-- start of Provided material --

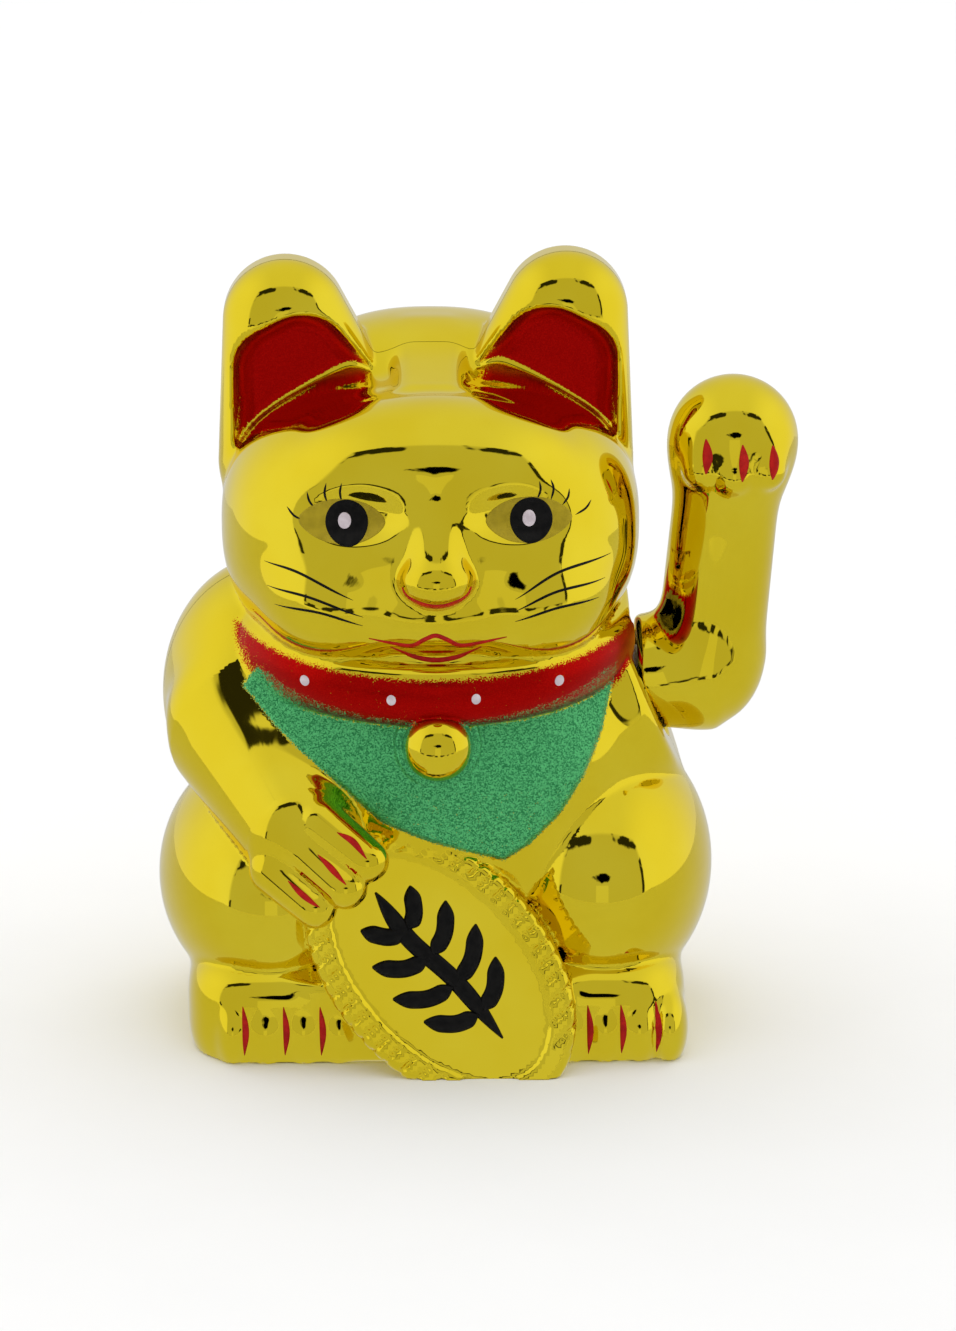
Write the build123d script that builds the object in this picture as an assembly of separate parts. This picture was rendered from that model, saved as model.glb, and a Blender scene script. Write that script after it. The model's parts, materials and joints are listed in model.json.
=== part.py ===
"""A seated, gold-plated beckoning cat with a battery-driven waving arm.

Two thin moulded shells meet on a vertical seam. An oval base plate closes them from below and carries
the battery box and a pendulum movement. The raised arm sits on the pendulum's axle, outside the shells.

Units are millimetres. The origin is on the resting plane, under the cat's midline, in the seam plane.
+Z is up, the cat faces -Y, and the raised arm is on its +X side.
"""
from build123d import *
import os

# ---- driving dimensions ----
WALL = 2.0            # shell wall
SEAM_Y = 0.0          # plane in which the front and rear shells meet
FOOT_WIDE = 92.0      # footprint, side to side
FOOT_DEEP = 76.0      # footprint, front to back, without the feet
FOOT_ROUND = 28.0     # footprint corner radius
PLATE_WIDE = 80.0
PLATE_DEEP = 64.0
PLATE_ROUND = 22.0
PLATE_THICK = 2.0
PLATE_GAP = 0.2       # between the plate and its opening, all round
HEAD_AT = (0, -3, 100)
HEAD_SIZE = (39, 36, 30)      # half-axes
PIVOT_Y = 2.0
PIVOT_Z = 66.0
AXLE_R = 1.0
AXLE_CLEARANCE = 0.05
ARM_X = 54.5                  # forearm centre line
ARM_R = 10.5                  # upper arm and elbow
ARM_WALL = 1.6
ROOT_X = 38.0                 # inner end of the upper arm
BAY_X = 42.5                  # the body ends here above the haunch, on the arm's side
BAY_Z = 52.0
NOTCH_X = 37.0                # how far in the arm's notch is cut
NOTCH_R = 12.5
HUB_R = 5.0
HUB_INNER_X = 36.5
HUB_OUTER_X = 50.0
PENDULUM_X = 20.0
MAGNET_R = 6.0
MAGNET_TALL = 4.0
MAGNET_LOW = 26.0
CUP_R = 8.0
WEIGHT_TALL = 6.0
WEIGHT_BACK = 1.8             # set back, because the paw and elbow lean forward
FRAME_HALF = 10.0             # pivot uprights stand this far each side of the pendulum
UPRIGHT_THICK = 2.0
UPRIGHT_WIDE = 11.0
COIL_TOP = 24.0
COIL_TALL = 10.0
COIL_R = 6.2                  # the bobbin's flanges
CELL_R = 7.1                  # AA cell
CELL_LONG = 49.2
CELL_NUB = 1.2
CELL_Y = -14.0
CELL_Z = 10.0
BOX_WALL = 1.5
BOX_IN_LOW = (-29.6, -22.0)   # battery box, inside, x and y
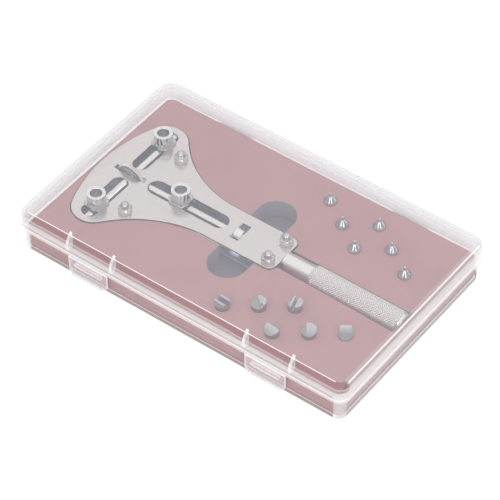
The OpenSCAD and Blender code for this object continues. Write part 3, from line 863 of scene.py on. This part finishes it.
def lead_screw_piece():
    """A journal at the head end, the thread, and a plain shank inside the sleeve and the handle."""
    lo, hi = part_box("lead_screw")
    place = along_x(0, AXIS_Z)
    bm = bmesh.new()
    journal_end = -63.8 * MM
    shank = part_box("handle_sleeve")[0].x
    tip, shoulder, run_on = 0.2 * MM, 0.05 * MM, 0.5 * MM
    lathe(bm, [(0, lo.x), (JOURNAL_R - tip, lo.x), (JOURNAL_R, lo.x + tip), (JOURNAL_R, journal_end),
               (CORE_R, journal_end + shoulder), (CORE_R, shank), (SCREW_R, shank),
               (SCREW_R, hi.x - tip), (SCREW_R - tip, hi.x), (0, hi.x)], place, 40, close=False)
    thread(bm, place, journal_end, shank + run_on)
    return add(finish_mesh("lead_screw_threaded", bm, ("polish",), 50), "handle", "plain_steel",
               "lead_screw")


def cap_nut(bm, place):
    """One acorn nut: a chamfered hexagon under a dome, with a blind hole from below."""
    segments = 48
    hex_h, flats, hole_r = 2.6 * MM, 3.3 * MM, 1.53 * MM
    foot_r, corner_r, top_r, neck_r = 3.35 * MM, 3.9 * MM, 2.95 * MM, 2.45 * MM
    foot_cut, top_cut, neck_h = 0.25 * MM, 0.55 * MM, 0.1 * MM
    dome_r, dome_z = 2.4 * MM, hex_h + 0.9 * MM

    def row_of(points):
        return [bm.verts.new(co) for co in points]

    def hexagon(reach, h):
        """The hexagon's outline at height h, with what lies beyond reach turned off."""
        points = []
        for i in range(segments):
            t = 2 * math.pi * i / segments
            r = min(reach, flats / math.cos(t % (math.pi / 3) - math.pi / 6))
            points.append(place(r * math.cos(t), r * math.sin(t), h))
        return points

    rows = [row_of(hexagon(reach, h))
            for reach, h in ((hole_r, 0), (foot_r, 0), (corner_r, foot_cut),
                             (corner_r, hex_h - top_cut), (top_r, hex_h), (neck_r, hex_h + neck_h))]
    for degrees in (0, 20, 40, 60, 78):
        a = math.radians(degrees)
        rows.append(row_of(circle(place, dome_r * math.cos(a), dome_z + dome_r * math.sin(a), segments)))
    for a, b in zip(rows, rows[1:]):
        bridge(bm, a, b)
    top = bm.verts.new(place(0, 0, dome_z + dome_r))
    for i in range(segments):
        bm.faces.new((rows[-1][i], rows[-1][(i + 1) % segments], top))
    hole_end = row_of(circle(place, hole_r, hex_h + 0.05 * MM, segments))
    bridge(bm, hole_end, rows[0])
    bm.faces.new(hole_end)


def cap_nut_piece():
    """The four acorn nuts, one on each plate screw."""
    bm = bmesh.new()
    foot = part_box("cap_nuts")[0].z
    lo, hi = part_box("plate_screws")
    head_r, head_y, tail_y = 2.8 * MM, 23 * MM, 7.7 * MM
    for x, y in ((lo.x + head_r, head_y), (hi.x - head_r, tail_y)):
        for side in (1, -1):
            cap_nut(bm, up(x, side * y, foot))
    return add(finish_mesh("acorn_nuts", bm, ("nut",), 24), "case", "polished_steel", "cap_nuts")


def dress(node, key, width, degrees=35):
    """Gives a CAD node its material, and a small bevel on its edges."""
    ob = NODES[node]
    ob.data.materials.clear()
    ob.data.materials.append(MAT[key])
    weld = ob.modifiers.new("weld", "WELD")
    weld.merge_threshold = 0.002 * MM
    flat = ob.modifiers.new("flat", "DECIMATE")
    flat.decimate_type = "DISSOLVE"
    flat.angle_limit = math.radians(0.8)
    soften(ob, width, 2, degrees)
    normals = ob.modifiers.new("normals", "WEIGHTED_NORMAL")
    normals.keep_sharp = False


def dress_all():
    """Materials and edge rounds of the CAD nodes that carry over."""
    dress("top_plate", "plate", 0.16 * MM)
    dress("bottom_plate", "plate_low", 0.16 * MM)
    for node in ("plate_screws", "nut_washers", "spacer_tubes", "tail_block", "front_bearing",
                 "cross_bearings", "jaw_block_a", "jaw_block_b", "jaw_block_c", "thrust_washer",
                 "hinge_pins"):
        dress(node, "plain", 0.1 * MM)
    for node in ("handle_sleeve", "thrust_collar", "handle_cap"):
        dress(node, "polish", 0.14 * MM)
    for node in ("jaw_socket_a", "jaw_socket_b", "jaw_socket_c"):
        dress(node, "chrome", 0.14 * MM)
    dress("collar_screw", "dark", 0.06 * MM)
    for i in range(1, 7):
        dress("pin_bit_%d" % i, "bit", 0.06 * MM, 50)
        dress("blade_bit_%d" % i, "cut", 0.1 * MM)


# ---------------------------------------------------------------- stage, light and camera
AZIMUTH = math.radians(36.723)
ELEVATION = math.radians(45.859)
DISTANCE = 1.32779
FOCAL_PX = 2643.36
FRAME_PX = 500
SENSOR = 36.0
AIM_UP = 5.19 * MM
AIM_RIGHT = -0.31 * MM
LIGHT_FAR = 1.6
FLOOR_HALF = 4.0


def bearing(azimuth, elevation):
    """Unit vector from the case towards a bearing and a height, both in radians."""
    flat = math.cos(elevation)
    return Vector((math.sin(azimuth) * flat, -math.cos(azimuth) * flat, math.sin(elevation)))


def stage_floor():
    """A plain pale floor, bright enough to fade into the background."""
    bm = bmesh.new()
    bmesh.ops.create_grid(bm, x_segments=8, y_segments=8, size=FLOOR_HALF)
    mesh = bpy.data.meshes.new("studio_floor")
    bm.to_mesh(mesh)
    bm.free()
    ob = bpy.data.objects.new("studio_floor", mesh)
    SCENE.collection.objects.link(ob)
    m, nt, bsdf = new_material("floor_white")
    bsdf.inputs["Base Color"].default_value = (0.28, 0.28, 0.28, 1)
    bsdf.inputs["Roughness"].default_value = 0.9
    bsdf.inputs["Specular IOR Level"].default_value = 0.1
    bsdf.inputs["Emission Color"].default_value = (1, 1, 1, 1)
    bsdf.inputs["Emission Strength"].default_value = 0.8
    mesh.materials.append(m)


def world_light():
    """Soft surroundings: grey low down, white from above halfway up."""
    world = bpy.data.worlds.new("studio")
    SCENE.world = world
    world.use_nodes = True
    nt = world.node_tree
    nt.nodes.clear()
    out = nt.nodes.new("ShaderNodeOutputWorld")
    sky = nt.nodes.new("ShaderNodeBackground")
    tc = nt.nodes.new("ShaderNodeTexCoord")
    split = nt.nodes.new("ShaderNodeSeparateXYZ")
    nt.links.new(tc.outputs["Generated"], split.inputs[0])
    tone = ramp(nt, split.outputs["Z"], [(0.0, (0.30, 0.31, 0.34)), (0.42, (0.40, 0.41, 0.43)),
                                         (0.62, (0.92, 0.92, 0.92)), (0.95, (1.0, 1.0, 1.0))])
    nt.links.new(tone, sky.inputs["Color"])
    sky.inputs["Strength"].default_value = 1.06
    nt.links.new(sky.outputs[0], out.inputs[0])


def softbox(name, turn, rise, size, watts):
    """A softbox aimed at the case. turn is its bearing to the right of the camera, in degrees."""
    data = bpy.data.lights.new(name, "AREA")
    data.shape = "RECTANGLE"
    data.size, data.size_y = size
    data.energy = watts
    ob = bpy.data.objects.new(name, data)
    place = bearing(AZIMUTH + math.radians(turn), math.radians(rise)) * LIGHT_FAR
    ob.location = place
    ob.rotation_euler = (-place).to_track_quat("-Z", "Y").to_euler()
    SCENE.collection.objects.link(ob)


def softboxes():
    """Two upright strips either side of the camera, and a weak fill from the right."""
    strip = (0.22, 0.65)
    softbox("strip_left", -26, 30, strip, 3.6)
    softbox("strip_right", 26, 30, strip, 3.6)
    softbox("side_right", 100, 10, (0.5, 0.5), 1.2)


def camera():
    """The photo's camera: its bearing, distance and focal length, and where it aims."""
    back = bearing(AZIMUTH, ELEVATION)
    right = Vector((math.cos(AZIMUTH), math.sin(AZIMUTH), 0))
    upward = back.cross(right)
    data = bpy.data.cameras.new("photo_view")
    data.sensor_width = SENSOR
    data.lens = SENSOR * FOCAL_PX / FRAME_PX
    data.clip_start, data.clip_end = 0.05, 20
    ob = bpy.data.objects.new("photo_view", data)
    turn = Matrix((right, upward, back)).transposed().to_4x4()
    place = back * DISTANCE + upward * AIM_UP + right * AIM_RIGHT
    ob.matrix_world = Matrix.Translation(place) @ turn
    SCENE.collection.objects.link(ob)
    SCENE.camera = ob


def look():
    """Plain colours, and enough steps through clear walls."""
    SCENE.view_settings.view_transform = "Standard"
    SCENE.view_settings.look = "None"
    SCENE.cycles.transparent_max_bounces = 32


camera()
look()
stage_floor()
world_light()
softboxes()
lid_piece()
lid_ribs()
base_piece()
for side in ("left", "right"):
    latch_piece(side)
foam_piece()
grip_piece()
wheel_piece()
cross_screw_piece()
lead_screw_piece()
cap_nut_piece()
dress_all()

-- end of Provided material --

Starting at the first line of the data above, please restate word for word every line up to and including the one that holds "the battery box", and add nothing else.

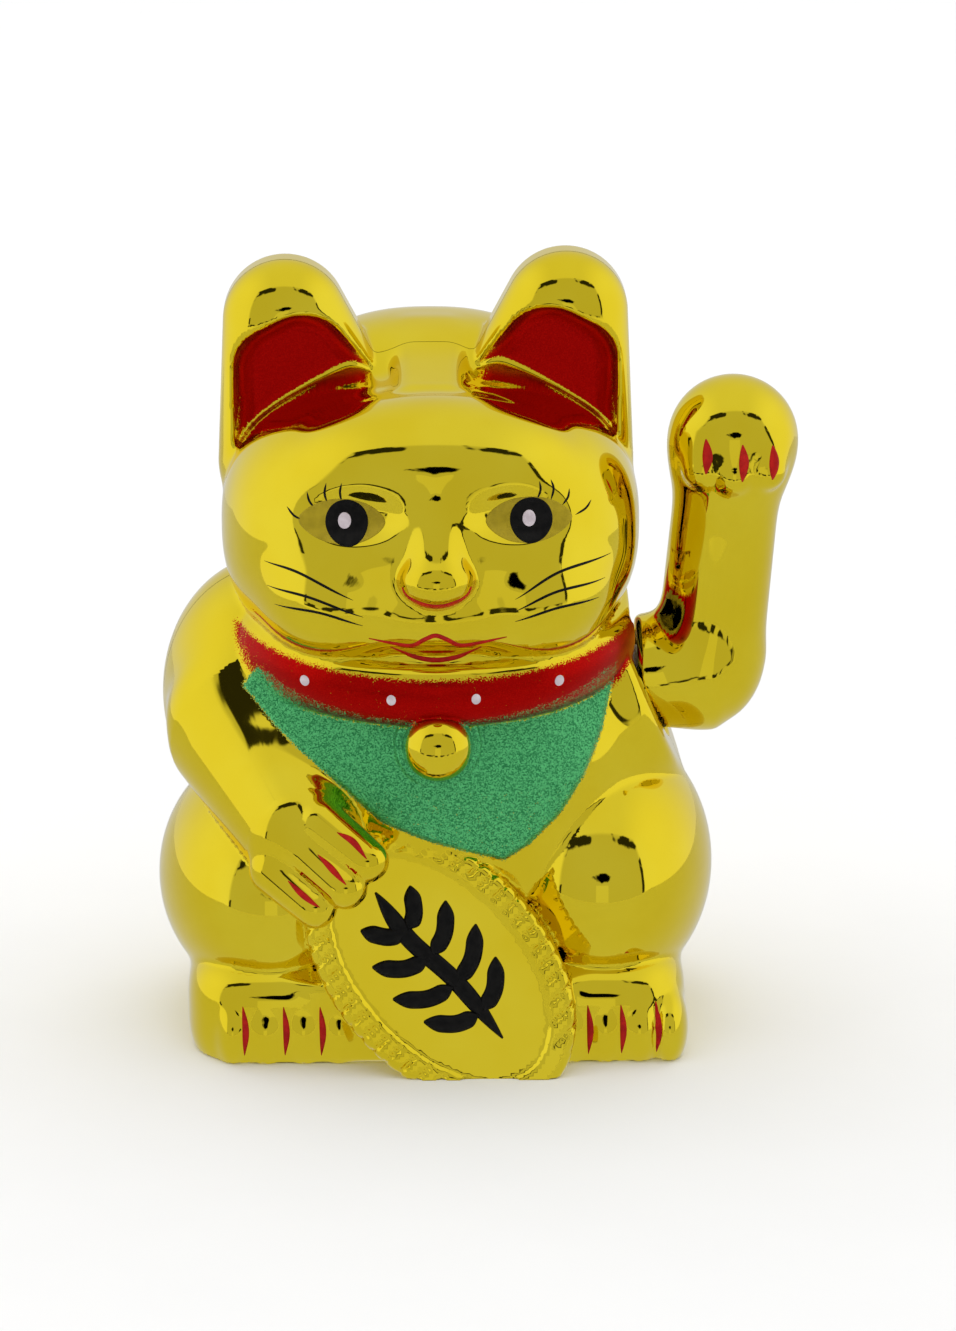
Write the build123d script that builds the object in this picture as an assembly of separate parts. This picture was rendered from that model, saved as model.glb, and a Blender scene script. Write that script after it. The model's parts, materials and joints are listed in model.json.
=== part.py ===
"""A seated, gold-plated beckoning cat with a battery-driven waving arm.

Two thin moulded shells meet on a vertical seam. An oval base plate closes them from below and carries
the battery box and a pendulum movement. The raised arm sits on the pendulum's axle, outside the shells.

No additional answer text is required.